Ringfort (Rath), Kilboultragh, Co. Cork
Co. Cork |
Ringforts
A circle of fallen conifers lying across an ancient enclosure gives this ringfort in Kilboultragh, County Cork, an oddly melancholy quality.
The site sits atop an east-west ridge in pasture, its roughly circular interior measuring about 26 metres across and enclosed by an earthen and stone bank that now stands just 0.3 metres high. At some point the bank was further obscured by field clearance material, the accumulated stones and debris of generations of farmers working the surrounding land. Then, at some later stage, the interior was planted with coniferous trees. Those trees are now fallen, resting where they came down, which gives the enclosure the feel of a place that has been subject to repeated, overlapping layers of use and neglect.

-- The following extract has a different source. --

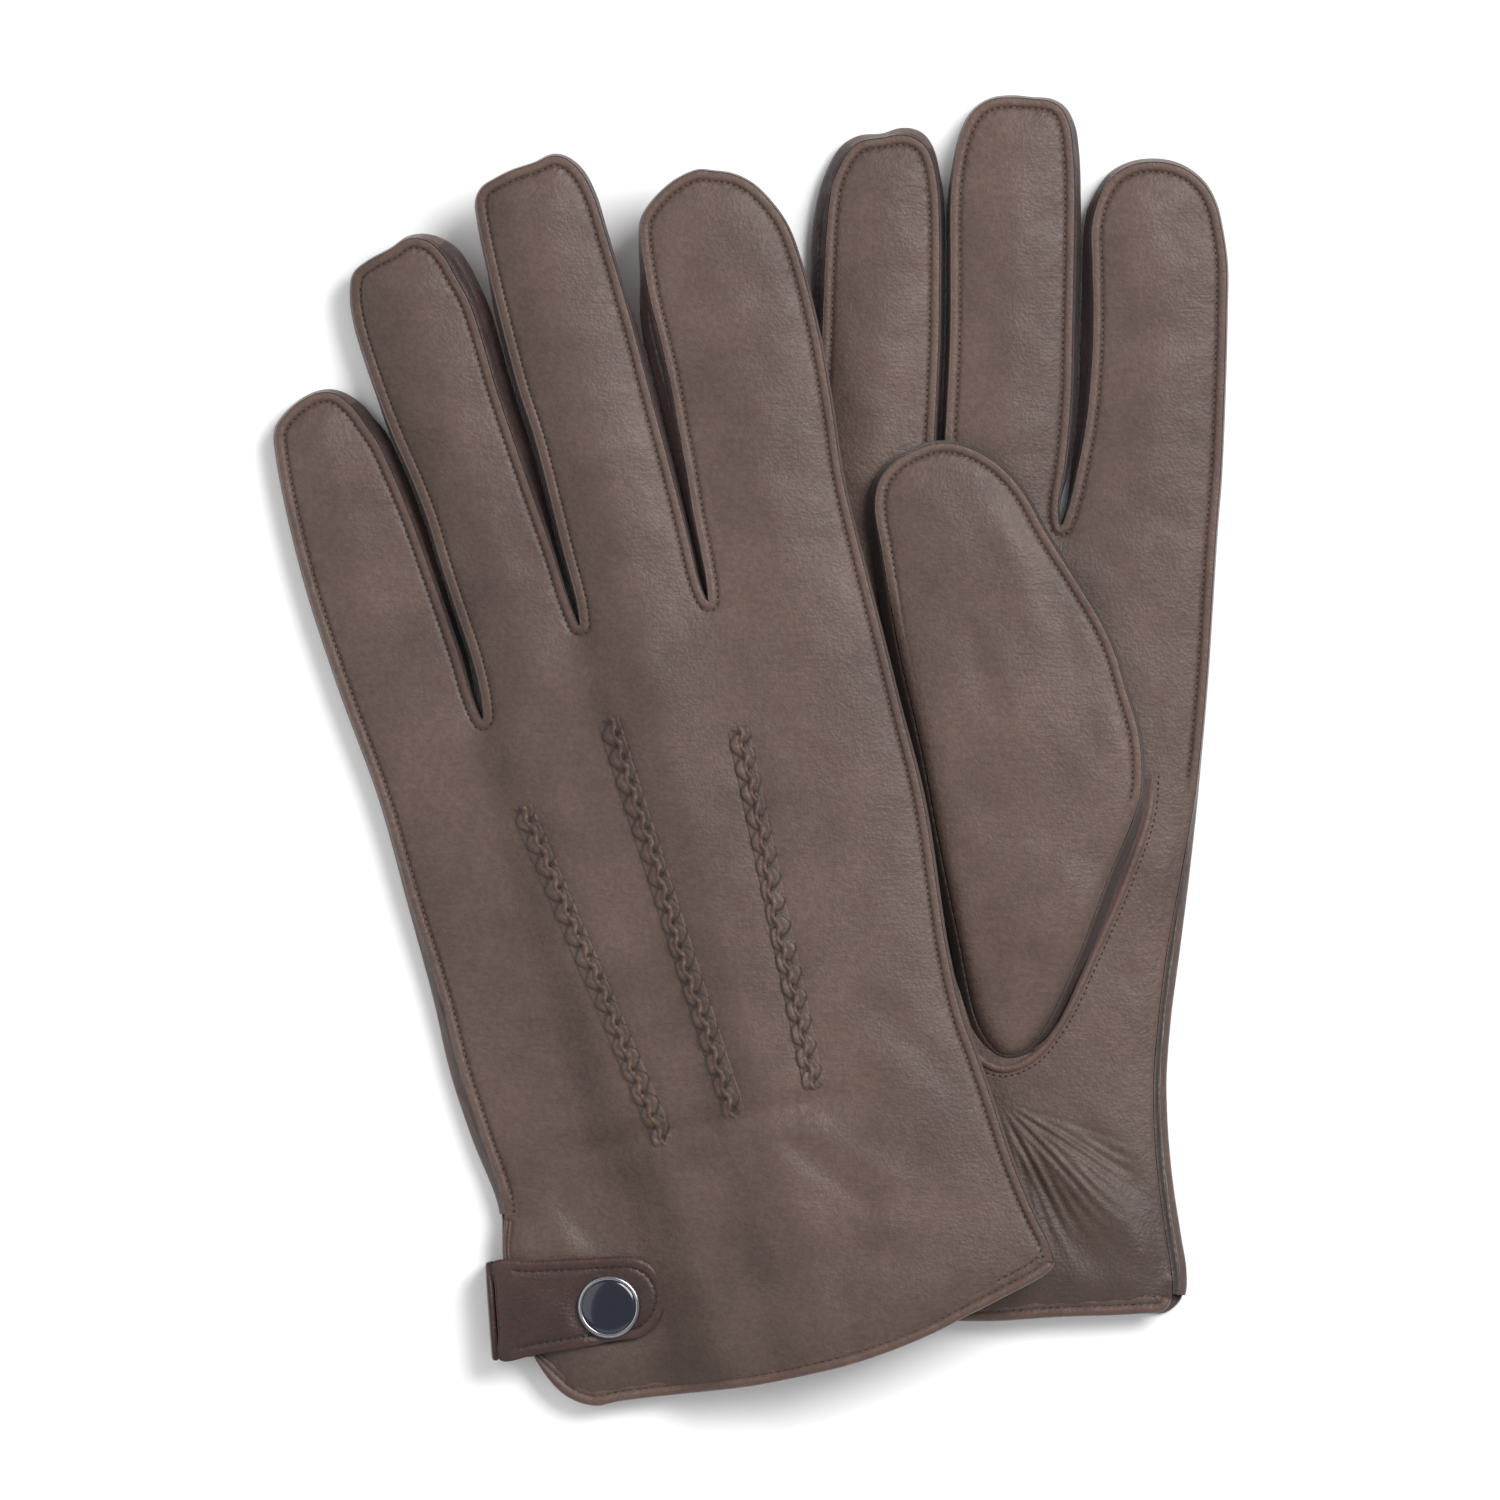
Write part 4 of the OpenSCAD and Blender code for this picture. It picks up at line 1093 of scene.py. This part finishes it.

Ringforts, known in Irish as raths when formed primarily of earthen banks, were the most common form of rural settlement in early medieval Ireland, typically dating from roughly the fifth to the twelfth centuries. They served as enclosed farmsteads, the bank and any associated ditch providing a degree of security for people and livestock. This one follows the form closely, though time and agricultural activity have reduced its defining feature to little more than a low ridge in the ground. What adds particular interest is the possible presence of a souterrain in the south-west quadrant. A souterrain is an underground stone-lined passage or chamber, often associated with ringforts, and thought to have functioned as a place of refuge or cold storage. There may also once have been a standing stone a short distance to the south-east of the enclosure, suggesting the site existed within a broader prehistoric or early medieval landscape that has since largely disappeared.